What happened
Iran's Islamic Revolutionary Guard Corps stepped up naval activity in the Strait of Hormuz, according to CryptoBriefing, the latest sign that hardline factions in Tehran are pushing back against a draft memorandum of understanding with Washington. The reported actions involve IRGC vessels and project force through the chokepoint that handles roughly a fifth of seaborne crude. Iranian state media has not confirmed the scope. The US Fifth Fleet has not yet detailed any vessel damage or casualties in an official statement.

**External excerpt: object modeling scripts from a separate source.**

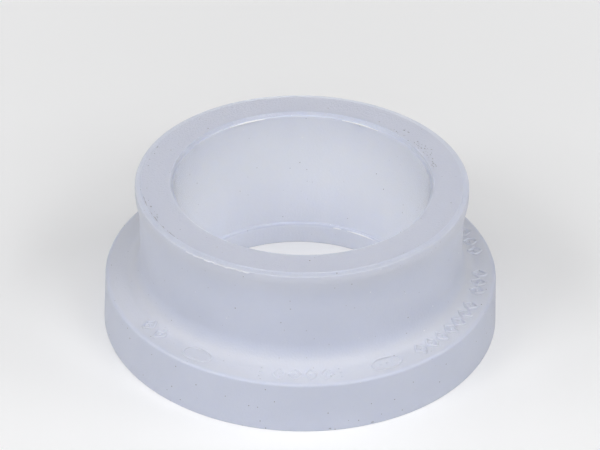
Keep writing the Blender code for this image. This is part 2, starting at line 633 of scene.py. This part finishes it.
class Nodes:
    """Adds and joins the nodes of one material, or of the world."""

    def __init__(self, material):
        material.use_nodes = True
        self.tree = material.node_tree

    def add(self, kind, settings=None, **values):
        """A new node. Values set or link its inputs, whose names have _ for a space."""
        node = self.tree.nodes.new("ShaderNode" + kind)
        for name, value in (settings or {}).items():
            setattr(node, name, value)
        for name, value in values.items():
            self.set(node, name.replace("_", " "), value)
        return node

    def set(self, node, name, value):
        """Sets an input to a value, or links it where the value is another node's output."""
        socket = node.inputs[name]
        if isinstance(value, bpy.types.NodeSocket):
            self.tree.links.new(value, socket)
        else:
            socket.default_value = value

    def math(self, operation, first, second=None):
        """The output of a Math node."""
        node = self.add("Math", {"operation": operation})
        self.set(node, 0, first)
        if second is not None:
            self.set(node, 1, second)
        return node.outputs[0]

    def near(self, value, middle, reach):
        """One where the value lies within the reach of the middle, else nothing."""
        output = self.math("COMPARE", value, middle)
        output.node.inputs[2].default_value = reach
        return output

    def blend(self, factor, first, second):
        """The output of a colour mix."""
        node = self.add("Mix", {"data_type": "RGBA"})
        for index, value in ((0, factor), (6, first), (7, second)):
            self.set(node, index, value)
        return node.outputs[2]

    def seen(self):
        """One where a surface is seen straight, mirrored or through glass, else nothing."""
        ray = self.add("LightPath").outputs
        straight = self.math("MAXIMUM", ray["Is Camera Ray"], ray["Is Glossy Ray"])
        return self.math("MAXIMUM", straight, ray["Is Transmission Ray"])

    def spread(self, value, low, high, to_low, to_high):
        """The value carried from one range to another, and held within it."""
        node = self.add("MapRange", From_Min=low, From_Max=high, To_Min=to_low, To_Max=to_high)
        self.set(node, "Value", value)
        return node.outputs["Result"]


# Natural polypropylene: milky, a little blue, with dark specks of dust moulded in. The face, rim,
# socket and burr colours are painted light and shade, and the dark speck colour also paints shade
# in the pits
PLASTIC = (0.632, 0.663, 0.772, 1.0)
PLASTIC_CLOUD = (0.612, 0.643, 0.750, 1.0)
# Painted highlight: a less blue, slightly lighter tint on the fillet's foot and the flange's face,
# for the white sheen of the highlight there
FACE_SHEEN_TINT = (0.644, 0.662, 0.733, 1.0)
# Painted shade: a darker copy of the plastic for the rim's top
RIM_PAINTED_SHADE = (0.571, 0.594, 0.700, 1.0)
# Painted light: a paler copy of the plastic for the socket, for the light that gathers inside it
SOCKET_PAINTED_LIGHT = (0.832, 0.853, 0.930, 1.0)
# Painted highlight: near white for the burrs and the ragged line, for the lamps' glints on them
BURR_HIGHLIGHT = (0.95, 0.96, 0.99, 1.0)
# Dark specks, and also the painted shade in the bottoms of pits and nicks
DARK_SPECK_AND_PIT_SHADE = (0.20, 0.19, 0.18, 1.0)
PALE_SPECK = (0.99, 0.99, 1.0, 1.0)
CLOUD_SCALE = 45.0
CLOUD_RANGE = (0.35, 0.65)

# Specks: the space that holds one, its radius, how much of this is its soft edge, the least size
# and strength that one has as a share of the most, both also on the flange's side, and the share
# of them that are dark
SPECK_CELL = 3.0 * MM
SPECK_RADIUS = 0.27 * MM
SPECK_EDGE = 0.25
LEAST_SIZE = 0.5
LEAST_STRENGTH = 0.3
SIDE_LEAST_SIZE = 0.9
SIDE_LEAST_STRENGTH = 0.8
DARK_SHARE = 0.7

# Where the rim's painted shade is, a darker copy of the plastic on its top: how far in from its
# edges, and how far down
RIM_MARGIN = 0.3 * MM
RIM_TOP = 0.15 * MM

# How far a burr stands clear of the socket's wall, the bore and the bead where it gets the painted
# highlight
WALL_CLEARANCE = 0.1 * MM
BORE_CLEARANCE = 0.08 * MM
BEAD_INSET = 0.05 * MM

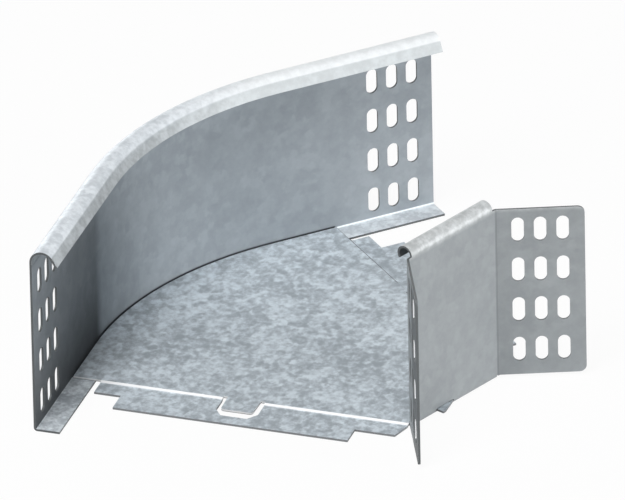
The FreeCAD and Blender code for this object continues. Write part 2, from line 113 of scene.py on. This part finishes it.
# What a user would change in the zinc of each piece. Tones are linear.
# zones: bands of heights with painted light and shade, each in a tone of its own. rise and fall
# are where a band fades in and
#   out, and heights outside the part leave that side open. farShare of the far tone, a painted
#   light, is mixed in towards the far end of the wall.
# shade: the side that faces the given way is darker before a boundary along the near leg.
# edge is the tone of sheared faces (on the bracket also painted shade), bright that of a painted
# highlight above brightRise.
outerWallZinc = {
    "dark": (0.266, 0.298, 0.325), "light": (0.408, 0.447, 0.480),
    "metallic": 0.25, "sheen": 0.15, "roughness": 0.50, "roughnessSwing": 0.05,
    "flake": 0.0060, "grain": (1.0, 1.0, 1.0), "tilt": 0.02,
    "spangle": 0.20, "splinters": 0.20, "clouds": 0.40,
    "zones": {
        # painted light: the foot flange, which faces up, is lighter than the wall
        "foot flange": {"rise": (-2.0, -1.0), "fall": (0.0013, 0.0016),
                        "dark": (0.420, 0.460, 0.500), "light": (0.860, 0.920, 0.960),
                        "far": (0.90, 0.95, 0.98), "farShare": 0.30},
        # painted shade: the rim lip is darker
        "rim lip": {"rise": (0.1030, 0.1040), "fall": (0.1092, 0.1104),
                    "dark": (0.330, 0.354, 0.370), "light": (0.480, 0.515, 0.535),
                    "far": (0.80, 0.84, 0.85), "farShare": 0.45},
        # painted highlight: the rolled rim is lighter
        "rolled rim": {"rise": (0.1092, 0.1104), "fall": (1.0, 2.0),
                       "dark": (0.550, 0.590, 0.625), "light": (0.760, 0.805, 0.845),
                       "far": (0.93, 0.95, 0.95), "farShare": 0.60},
    },
    "shade": {"before": (0.0640, 0.0750), "facing": (1.0, 0.0, 0.0),
              "tone": (0.045, 0.050, 0.054),
              "foot": 0.92, "upper": 0.42, "upperFrom": 0.060},
    # painted shade in the groove along the floor plate, and a painted highlight on the flange
    # beyond
    "seamShadeAndShine": {"rise": (0.0012, 0.0014), "fall": (0.0026, 0.0034),
             "tone": (0.070, 0.075, 0.080),
             "nearEnd": 0.0206, "farEnd": 0.1536, "farWay": (0.7071, 0.7071, 0.0),
             "shine": {"rise": (0.00130, 0.00145), "fall": (0.0019, 0.0023)},
             "shineTone": (0.86, 0.91, 0.94)},
    "edge": (0.13, 0.14, 0.145),
}
floorZinc = {
    "dark": (0.368, 0.410, 0.446), "light": (0.730, 0.805, 0.862),
    "metallic": 0.12, "sheen": 0.15, "roughness": 0.55, "roughnessSwing": 0.08,
    "flake": 0.0042, "grain": (1.0, 0.85, 1.0), "tilt": 0.04,
    "spangle": 0.42, "splinters": 1.15, "clouds": 0.50,
    "zones": {},
    # painted shade: a fine dark line along the far step
    "creaseShade": {"rise": (0.1532, 0.1535), "fall": (0.1539, 0.1542),
               "tone": (0.140, 0.150, 0.160), "gap": (-0.0980, -0.0447),
               "farWay": (0.7071, 0.7071, 0.0), "acrossWay": (0.7071, -0.7071, 0.0)},
    # bright: painted highlight on the slope of the near step and the sides of its tongue
    "edge": (0.26, 0.27, 0.28), "bright": (0.96, 0.97, 0.98), "brightRise": (0.0014, 0.0018),
}
bracketZinc = {
    "dark": (0.292, 0.314, 0.328), "light": (0.385, 0.410, 0.424),
    "metallic": 0.25, "sheen": 0.15, "roughness": 0.50, "roughnessSwing": 0.04,
    "flake": 0.0060, "grain": (1.0, 1.0, 1.0), "tilt": 0.02,
    "spangle": 0.24, "splinters": 0.34, "clouds": 0.35,
    "zones": {
        # painted highlight: the rolled rim is lighter
        "rolled rim": {"rise": (0.1030, 0.1070), "fall": (1.0, 2.0),
                       "dark": (0.440, 0.460, 0.465), "light": (0.640, 0.665, 0.675)},
    },
    "shade": {"before": (-0.0010, 0.0002), "facing": (-1.0, 0.0, 0.0),
              "tone": (0.050, 0.054, 0.056),
              "foot": 0.68, "upper": 0.68, "upperFrom": 0.100},
    # edge also paints shade in the roll and on the folds; bright is a painted highlight on the
    # slot walls
    "edge": (0.14, 0.15, 0.155), "bright": (0.90, 0.91, 0.92), "brightRise": (-2.0, -1.0),
}


def blend(shader, share, first, second):
    # the first colour where share is 0, the second where it is 1, mixed in between
    def colour(given):
        return given if isinstance(given, Wire) else (*given, 1)
    mixed = {0: share, 6: colour(first), 7: colour(second)}
    return shader.node("ShaderNodeMix", {"data_type": "RGBA"}, mixed, 2)


def ramp(shader, share, start, end):
    # 0 up to start, 1 from end, on a smooth step between
    return shader.node("ShaderNodeMapRange", {"interpolation_type": "SMOOTHSTEP"},
                       (share, start, end, 0.0, 1.0))


def band(shader, height, zone):
    # 1 between the two heights at which a zone fades in and out
    return ramp(shader, height, *zone["rise"]) * (1 - ramp(shader, height, *zone["fall"]))


def part(shader, vector, index):
    # one of the three numbers of a vector
    return shader.node("ShaderNodeSeparateXYZ", {}, (vector,), index)


def reach(shader, vector, way):
    # how far a vector goes along a way: their dot product
    return shader.node("ShaderNodeVectorMath", {"operation": "DOT_PRODUCT"},
                       (vector, way), "Value")


def shadeShare(shader, near, height, upright, shade):
    # share = (1 before the boundary) x (1 on the side that faces the given way)
    #         x (a share that goes from the one at the foot to the upper one)
    facing = ramp(shader, reach(shader, upright, shade["facing"]), *zincPattern["facing"])
    side = (1 - ramp(shader, near, *shade["before"])) * facing
    raised = ramp(shader, height, 0.0, shade["upperFrom"])
    return side * (raised * (shade["upper"] - shade["foot"]) + shade["foot"])


def zoned(shader, colour, mottle, across, height, zone):
    # painted light and shade by height: zone tone = dark to light by the mottle, then farShare
    # of
    #  the far tone, a painted light, towards the far end; the colour is that tone within the
    #  zone's band of heights
    tone = blend(shader, ramp(shader, mottle, *zincPattern["mottleSpread"]),
                 zone["dark"], zone["light"])
    if "far" in zone:
        share = ramp(shader, across, *zincPattern["farAcross"]) * zone["farShare"]
        tone = blend(shader, share, tone, zone["far"])
    return blend(shader, band(shader, height, zone), colour, tone)


def paintSeamShadeAndShine(shader, colour, place, near, height, seamShadeAndShine):
    # painted shade in the groove between the wall and the floor plate, from the near step to the
    # far one,
    #  and a painted highlight, a line of shine, on the flange beyond
    fade = zincPattern["lineFade"]
    start, end = seamShadeAndShine["nearEnd"], seamShadeAndShine["farEnd"]
    far = reach(shader, place, seamShadeAndShine["farWay"])
    within = ramp(shader, near, start, start + fade) * (1 - ramp(shader, far, end - fade, end))
    colour = blend(shader, band(shader, height, seamShadeAndShine) * within, colour, seamShadeAndShine["tone"])
    beyond = ramp(shader, far, end, end + fade)
    return blend(shader, band(shader, height, seamShadeAndShine["shine"]) * beyond, colour, seamShadeAndShine["shineTone"])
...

The MoU under negotiation was meant to defuse the standoff that has dogged the Gulf for years. Talks had been described as advanced. The IRGC's posture cuts against that framing, and it is the IRGC, not the foreign ministry, that has historically dictated how far escalations run before being walked back.
Why it matters
For crypto traders, the question is rarely the headline. It's what the headline does to dollar liquidity and risk appetite over the next five sessions. Hormuz disruptions tend to spike oil futures, push the dollar bid as a reserve haven, and pressure risk assets in the first 24 hours. Bitcoin's behavior during prior Gulf shocks has been inconsistent, sometimes tracking gold higher, sometimes following equities lower.
The bigger setup is the calendar. Markets entered the week with an already crowded macro narrative. A Gulf escalation crowds that out and forces a re-rating of the geopolitical risk premium across oil, gold, and to a lesser extent BTC. The MoU itself mattered to risk markets because it priced out a tail scenario. That tail is back on the board.